The Genius of the Zone: Why “Reduced Pressure” is Key

The entire system’s reliability hinges on that cleverly named “Reduced Pressure Zone.” By design, this intermediate zone is always at a lower pressure than the supply. This creates a buffer. The Relief Valve is engineered to protect this buffer at all costs. As long as that pressure differential is maintained, the system is safe. If the differential is ever threatened, the relief valve activates.

This is why standards like ASSE 1013 are so strict. They mandate the precise pressure differentials at which the relief valve must open and close, ensuring that it will always act before a dangerous condition can escalate. A device like the Febco 825Y, built with its bronze body and precision-engineered Y-pattern check valves, is a physical embodiment of these non-negotiable safety principles.

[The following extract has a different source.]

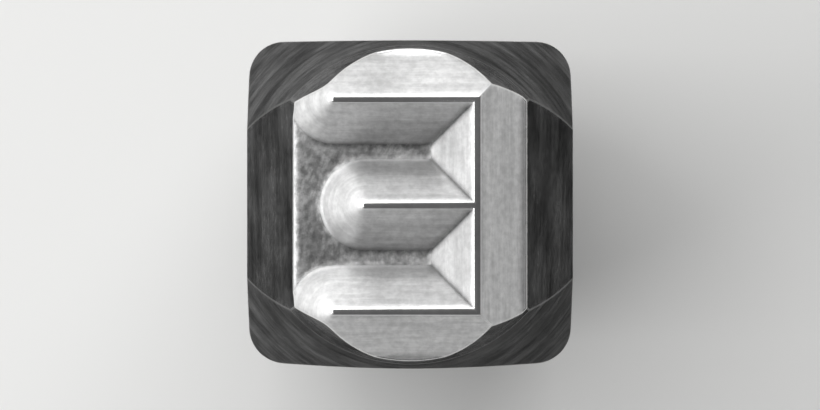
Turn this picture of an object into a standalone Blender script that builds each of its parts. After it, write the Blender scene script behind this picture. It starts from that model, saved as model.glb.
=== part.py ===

Conclusion: More Than Just a Valve, It’s a Physical Principle at Work

The next time you see a complex-looking brass valve assembly on the side of a commercial building, you’ll know it’s not just a pipe fitting. It’s a miniature, automated fortress, constantly manipulating pressure gradients to perform its vital mission. It’s a beautiful example of how fundamental physics—pressure, flow, and differential forces—can be harnessed in a mechanical device to provide one of the most critical protections for public health: safe, clean drinking water.